NEW YORK (TheStreet) -- Shares of Monsanto Co. (MON) are up by 1.35% to $110.97 at the start of trading on Tuesday morning, following a Sunday Times report suggesting the agricultural products supplier could be receiving an improved takeover bid from Germany's Bayer (BAYRY).

The new offer could come as early as this week, according to the Times.

Monsanto rejected Bayer's $122 per share offer last week, saying the company's bid was "incomplete and financially inadequate."

"The current proposal significantly undervalues our company and also does not adequately address or provide reassurance for some of the potential financing and regulatory executions related to the acquisition," Monsanto CEO Hugh Grant said when his company turned down Bayer's offer.

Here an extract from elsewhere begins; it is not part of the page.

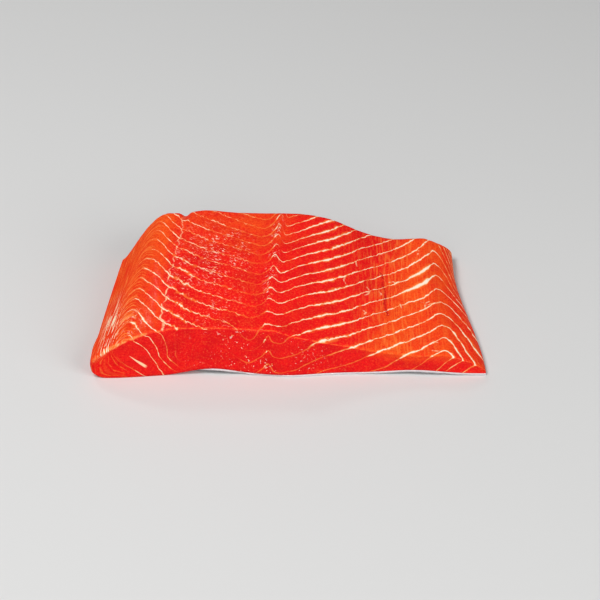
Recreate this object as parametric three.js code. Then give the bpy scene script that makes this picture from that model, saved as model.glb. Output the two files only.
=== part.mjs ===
// A raw, skin-on salmon fillet: one portion cut across a side of salmon, lying skin down.
// Millimetres, +Z up. X runs across the fish, from the thick loin at -X to the thin belly at +X.
// Y runs along the fish, and the two straight knife cuts face -Y (front) and +Y (back).
// The origin is on the surface that the fillet lies on, under the middle of its box.
import * as THREE from "three";
import { mergeVertices } from "three/addons/utils/BufferGeometryUtils.js";

const { clamp, lerp } = THREE.MathUtils;
const smooth = (t) => THREE.MathUtils.smoothstep(t, 0, 1);

// Driving dimensions. A pair holds the value at the front cut and the value at the back cut.
const WIDTH = 152.8; // across the fish, at the front cut
const LENGTH = 77.6; // along the fish, between the cuts
const LOIN_THICK = [21.7, 24.4];
const BELLY_THICK = [8.7, 10.8];
const EDGE_THICK = 1.2; // height at which the top surface reaches the two long edges
const SKIN_THICK = 0.8;
const SKIN_GAP = 0.3; // clearance between the flesh and the skin under it
const CUT_LEAN = 0.06; // how far the front cut leans in, for each millimetre of height
const CUT_ROUND = { reach: 1.1, drop: 0.4 }; // soft edge between the top and a cut

// Outline seen from above: both long edges draw in towards the back cut, and the corners are round.
const LEFT_TAPER = 8;
const RIGHT_TAPER = 8.1;
const CORNER = { frontLeft: 2, frontRight: 1.6, backLeft: 2.5, backRight: 1.5 };
const CORNER_SHARE = 0.75; // part of a corner's radius by which the edge draws in

// The cuts aren't quite straight. Each bulge is a bell: its place in X, its reach and its size.
const FRONT_BULGES = [
  { at: -71, reach: 22, by: 2.4 },
  { at: -1, reach: 14, by: 1.8 },
  { at: 66, reach: 22, by: 0.8 },
];
const BACK_BULGES = [
  { at: -33, reach: 9, by: 0.9 },
  { at: -5, reach: 20, by: 0.5 },
];

// The top: a level loin, a fall to the belly, and a slope down to each long edge.
const FALL_START = -5; // at the front cut the fall is a hollow curve, from here
const FALL_LENGTH = 66; // over this width
const FALL_MIDDLE = 25.6; // at the back cut it is an S about this place
const FALL_REACH = 13;
const LOIN_SLOPE = [34, 20]; // width of the slope to the loin's edge
const BELLY_SLOPE = [16, 12];
const SLOPE_DONE = 0.8; // share of the length over which the loin's slope changes form
// One power rounds a slope off where it meets the top, the other blunts it where it meets the edge.
const LOIN_ROUND = { top: [2, 1.8], edge: [0.6, 1.35] };
const BELLY_ROUND = { top: [1.3, 1.2], edge: [0.6, 0.35] };
// At the front the loin's edge is a blunt nose. It draws in, and its side face goes from its underside up to
// its tip, swells a little, and holds the slope above it down. It dies out over a share of the length.
const NOSE = { tip: 8, under: 2.2, reach: 4, inset: 1.5, swelling: 0.4, blunt: 0.25, share: 0.35 };
const CREST = { reach: 6, by: 0.9 }; // low ridge where the belly's slope begins

// Lines and swellings on the top.
const SEAM = { at: [-46.8, -42.8], reach: 1.9, by: -0.5 }; // groove between two muscles of the loin
const MIDLINE = { at: [-12, -9], reach: 8, by: -0.3 }; // hollow over the middle of the fish
const LOBE = { at: -33.5, reach: 6.2, by: 0.9, from: 18, over: 20 }; // swelling near the back cut
const NICK = { at: -41.4, reach: 1.5, by: -1.6, from: 31, over: 7 }; // notch in the back cut's top

// The front edge lifts off the surface in two shallow arches, which die out behind it.
const ARCHES = [
  { at: -28.5, reach: 10.5, by: 1.8 },
  { at: 50, reach: 14, by: 1.4 },
];
const ARCH_END = -12;
const ARCH_DEPTH = 25;

// The skin is trimmed short of the flesh along the loin's edge, and there the flesh droops past it.
const SKIN_LEFT_INSET = 3.6;
const SKIN_FRONT_INSET = { most: 3.2, until: -48, fade: 18 };
const LOWEST_FLESH = 0.1;
const DROOP_MARGIN = 1.2; // the flesh is back on top of the skin this far outside the skin's edge

// Grid over each piece: across the fish, along the fish, through the thickness.
const FLESH_GRID = [60, 26, 4];
const SKIN_GRID = [28, 12, 1];
const CROWD_ACROSS = 0.6; // how much the grid lines crowd towards the edges of the flesh
const CROWD_ALONG = 0.3;

const bell = (distance, reach) => Math.exp(-((distance / reach) ** 2));
const bulge = (x, { at, reach, by }) => by * bell(x - at, reach);
const sumOf = (bulges, x) => bulges.reduce((sum, one) => sum + bulge(x, one), 0);

// Place along the fish, from 0 at the front cut to 1 at the back cut.
const along = (y) => clamp(y / LENGTH + 0.5, 0, 1);
const between = ([front, back], t) => lerp(front, back, t);

const frontCut = (x) => -LENGTH / 2 + FRONT_BULGES[0].by - sumOf(FRONT_BULGES, x);
const backCut = (x) => LENGTH / 2 - BACK_BULGES[0].by + sumOf(BACK_BULGES, x);

// How far an edge draws in at a round corner, at a distance from the corner's end.
function cornerInset(distance, radius) {
  const t = clamp(1 - distance / radius, 0, 1);
  return CORNER_SHARE * radius * (1 - Math.sqrt(1 - t * t));
}

// How much of the nose is left at this place along the fish.
const noseShare = (y) => 1 - smooth(along(y) / NOSE.share);

function leftEdge(y) {
  const taper = LEFT_TAPER * along(y) ** 1.2;
  const front = cornerInset(y + LENGTH / 2, CORNER.frontLeft);
  const back = cornerInset(LENGTH / 2 - y, CORNER.backLeft);
  return -WIDTH / 2 + taper + NOSE.inset * noseShare(y) ** 2 + front + back;
}

function rightEdge(y) {
  const taper = RIGHT_TAPER * smooth((along(y) - 0.02) / 0.82);
  const front = cornerInset(y + LENGTH / 2, CORNER.frontRight);
  const back = cornerInset(LENGTH / 2 - y, CORNER.backRight);
  return WIDTH / 2 - taper - front - back;
}

function landmarks(x, y) {
  const t = along(y);
  const seam = bulge(x, { ...SEAM, at: between(SEAM.at, t) });
  const midline = bulge(x, { ...MIDLINE, at: between(MIDLINE.at, t) });
  const lobe = bulge(x, LOBE) * smooth((y - LOBE.from) / LOBE.over);
  const nick = bulge(x, NICK) * smooth((y - NICK.from) / NICK.over);
  return seam + midline + lobe + nick;
}

// Height of the top over the lying surface, before the slopes to the long edges.
function fullHeight(x, y) {
  const t = along(y);
  const loin = between(LOIN_THICK, smooth(t / 0.6));
  const belly = between(BELLY_THICK, t);
  const hollow = (1 - clamp((x - FALL_START) / FALL_LENGTH, 0, 1)) ** 2;
  const curved = 0.5 * (1 - Math.tanh((x - FALL_MIDDLE) / FALL_REACH));
  const crestPlace = rightEdge(y) - between(BELLY_SLOPE, t) - 1;
  const crest = bulge(x, { ...CREST, at: crestPlace });
  return lerp(belly, loin, lerp(hollow, curved, t)) + crest + landmarks(x, y);
}

// How far a slope has risen, from 0 at the edge to 1 where it meets the top.
function slope(fromEdge, width, { top, edge }, t, blunt = 0) {
  const share = clamp(fromEdge / between(width, t), 0, 1);
  return (1 - (1 - share) ** between(top, t)) ** (between(edge, t) + blunt);
}

// 1 on the nose's side face, falling to 0 behind it.
const atNose = (x, y) => noseShare(y) * clamp(1 - (x - leftEdge(y)) / NOSE.reach, 0, 1) ** 2;

function topHeight(x, y) {
  const t = along(y);
  const blunt = NOSE.blunt * noseShare(y);
  const left = slope(x - leftEdge(y), LOIN_SLOPE, LOIN_ROUND, smooth(t / SLOPE_DONE), blunt);
  const right = slope(rightEdge(y) - x, BELLY_SLOPE, BELLY_ROUND, t);
  const edge = x < 0 ? lerp(EDGE_THICK, NOSE.tip, noseShare(y)) : EDGE_THICK;
  return lerp(edge, fullHeight(x, y), left * right);
}

const lift = (x, y) => sumOf(ARCHES, x) * smooth((ARCH_END - y) / ARCH_DEPTH);

// How far the skin stays behind the front cut: only at the loin, where the flesh droops over it.
function skinFrontInset(x) {
  const { most, until, fade } = SKIN_FRONT_INSET;
  return most * (1 - smooth((x - until) / fade));
}

function fleshUnderside(x, y) {
  const onSkin = SKIN_THICK + SKIN_GAP;
  const inset = skinFrontInset(x);
  const pastLeft = smooth((x - leftEdge(y) - 0.4) / (SKIN_LEFT_INSET - DROOP_MARGIN));
  const pastFront = smooth((y - frontCut(x) - 0.2) / Math.max(inset - 0.1, 0.3));
  const overFront = (1 - pastFront) * (inset / SKIN_FRONT_INSET.most) ** 2;
  const droop = Math.max(1 - pastLeft, overFront);
  return lerp(onSkin, LOWEST_FLESH, droop) + NOSE.under * atNose(x, y) + lift(x, y);
}

// Moves a 0..1 grid coordinate towards the nearer end, where the form turns fastest.
const crowd = (u, share) => u - (share * Math.sin(2 * Math.PI * u)) / (2 * Math.PI);

// A closed box grid whose every vertex is carried to its place by place(u, v, w), each from 0 to 1.
function formedBox([across, lengthwise, through], place) {
  const box = new THREE.BoxGeometry(1, 1, 1, across, lengthwise, through);
  box.deleteAttribute("normal");
  box.deleteAttribute("uv");
  const shape = mergeVertices(box, 1e-5);
  const position = shape.getAttribute("position");
  for (let i = 0; i < position.count; i++) {
    const at = place(position.getX(i) + 0.5, position.getY(i) + 0.5, position.getZ(i) + 0.5);
    position.setXYZ(i, at.x, at.y, at.z);
  }
  shape.computeVertexNormals();
  return shape;
}

function placeFlesh(u, v, w) {
  const sideways = crowd(u, CROWD_ACROSS);
  const lengthwise = crowd(v, CROWD_ALONG);
  // The cuts' lines depend on X and the long edges on Y, so X is guessed first.
  const roughX = lerp(-WIDTH / 2, WIDTH / 2, sideways);
  const y = lerp(frontCut(roughX), backCut(roughX), lengthwise);
  const x = lerp(leftEdge(y), rightEdge(y), sideways);
  const toCut = Math.min(y - frontCut(roughX), backCut(roughX) - y);
  const sharpTop = topHeight(x, y);
  const softness = clamp(1 - toCut / CUT_ROUND.reach, 0, 1) ** 2;
  const top = sharpTop - CUT_ROUND.drop * softness * Math.min(1, sharpTop / BELLY_THICK[0]);
  const z = lerp(fleshUnderside(x, y), top, w);
  const lean = CUT_LEAN * z * (1 - lengthwise);
  const swelling = NOSE.swelling * atNose(x, y) * Math.sin(Math.PI * w);
  return new THREE.Vector3(x - swelling, y + lean, z);
}

function placeSkin(u, v, w) {
  const roughX = lerp(-WIDTH / 2, WIDTH / 2, u);
  const y = lerp(frontCut(roughX) + skinFrontInset(roughX), backCut(roughX), v);
  const x = lerp(leftEdge(y) + SKIN_LEFT_INSET, rightEdge(y), u);
  return new THREE.Vector3(x, y, lift(x, y) + SKIN_THICK * w);
}

function makeFlesh() {
  const material = new THREE.MeshStandardMaterial({ color: 0xe8351f, roughness: 0.3, metalness: 0 });
  const mesh = new THREE.Mesh(formedBox(FLESH_GRID, placeFlesh), material);
  mesh.name = "flesh";
  return mesh;
}

function makeSkin() {
  const material = new THREE.MeshStandardMaterial({ color: 0x9aa3a8, roughness: 0.35, metalness: 0.3 });
  const mesh = new THREE.Mesh(formedBox(SKIN_GRID, placeSkin), material);
  mesh.name = "skin";
  return mesh;
}

const fillet = new THREE.Group();
fillet.name = "salmon_fillet";
fillet.add(makeFlesh(), makeSkin());

// The round corners leave the box a little off centre, so it is centred over the origin.
const centre = new THREE.Box3().setFromObject(fillet).getCenter(new THREE.Vector3());
for (const piece of fillet.children) piece.geometry.translate(-centre.x, -centre.y, 0);

export default fillet;
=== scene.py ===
"""A raw, skin-on salmon fillet, lying skin down.

The form is worked out in millimetres in the part's frame: X runs across the fish from the thick loin to the
thin belly, Y along the fish from the front cut to the back cut, Z up. Meshes are put down in metres.
"""
import math

import bmesh
import bpy
import numpy as np
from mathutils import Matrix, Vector, noise


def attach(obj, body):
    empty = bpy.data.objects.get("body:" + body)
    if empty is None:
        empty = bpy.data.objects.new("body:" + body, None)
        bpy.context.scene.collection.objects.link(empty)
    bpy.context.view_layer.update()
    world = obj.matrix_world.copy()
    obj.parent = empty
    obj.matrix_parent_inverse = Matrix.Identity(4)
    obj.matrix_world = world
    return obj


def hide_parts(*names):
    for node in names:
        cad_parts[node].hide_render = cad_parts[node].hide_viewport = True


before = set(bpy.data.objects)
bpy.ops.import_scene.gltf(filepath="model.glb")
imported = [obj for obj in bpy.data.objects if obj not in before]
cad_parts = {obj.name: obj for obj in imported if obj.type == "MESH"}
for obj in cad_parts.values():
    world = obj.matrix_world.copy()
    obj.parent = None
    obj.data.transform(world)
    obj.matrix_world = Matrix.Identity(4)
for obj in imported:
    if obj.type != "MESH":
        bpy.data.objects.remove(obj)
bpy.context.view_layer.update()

MM = 0.001

# ------------------------------------------------------------------ the form's sizes, in millimetres
# A pair holds the value at the front cut and at the back cut. A share is a share of the fillet's length.
WIDTH = 152.8  # across the fish at the front cut, before the corners are rounded
OFF_CENTRE = -0.57  # from the form's own X to the frame's, whose origin is the middle of the box
LENGTH = 77.6  # along the fish
LOIN_THICK, LOIN_FULL_SHARE = (21.7, 24.4), 0.6
BELLY_THICK = (8.7, 10.8)
EDGE_THICK = 1.2
SKIN_THICK = 0.8
CUT_LEAN = 0.06  # of the front cut, backwards for each millimetre up
LEFT_TAPER, LEFT_TAPER_POWER = 8.0, 1.2
RIGHT_TAPER, RIGHT_TAPER_SHARES = 8.1, (0.02, 0.84)
CORNER_FRONT_LEFT, CORNER_FRONT_RIGHT = 2.0, 1.6
CORNER_BACK_LEFT, CORNER_BACK_RIGHT = 2.5, 1.5
CORNER_DEPTH = 0.75  # of its radius
FRONT_BULGES = ((-71, 22, 2.4), (-1, 14, 1.8), (66, 22, 0.8))  # place in X, reach, size
BACK_BULGES = ((-33, 9, 0.9), (-5, 20, 0.5))
ARCHES = ((-28.5, 10.5, 1.8), (50, 14, 1.4))  # where the front edge lifts off the surface
ARCH_START, ARCH_FULL = -12, -37  # in Y
FALL_START, FALL_LENGTH = -5, 66  # from the loin down to the belly, at the front
FALL_MIDDLE, FALL_REACH = 25.6, 13  # and at the back
LOIN_SLOPE, BELLY_SLOPE = (34, 20), (16, 12)
SLOPE_SHARE = 0.8  # from where on the loin's slope is as at the back cut
LOIN_ROUND = ((2, 1.8), (0.6, 1.35))  # powers that round a slope off at the top and blunt it at the edge
BELLY_ROUND = ((1.3, 1.2), (0.6, 0.35))
CREST_HIGH, CREST_INSIDE, CREST_REACH = 0.9, 1, 6  # before the belly's slope
GROOVE_DEEP, GROOVE_REACH = 0.5, 1.6  # between the loin's two muscles
MIDLINE_AT, MIDLINE_DEEP, MIDLINE_REACH = (-12, -9), 0.3, 8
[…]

Monsanto is a St. Louis-based company offering farmers a range of agricultural products that provide farmers with solutions to improve productivity, reduce the costs of farming, and produce better foods for consumers and better feed for animals.

Separately, TheStreet Ratings has set a "buy" rating and a score of B on Monsanto stock. This is driven by multiple strengths, which TheStreet Ratings believes should have a greater impact than any weaknesses, and should give investors a better performance opportunity than most stocks it covers.

The company's strengths can be seen in multiple areas, such as its expanding profit margins and notable return on equity. TheStreet Ratings feels its strengths outweigh the fact that the company has had lackluster performance in the stock itself.

TheStreet Ratings objectively rated this stock according to its "risk-adjusted" total return prospect over a 12-month investment horizon. Not based on the news in any given day, the rating may differ from Jim Cramer's view or that of this articles's author.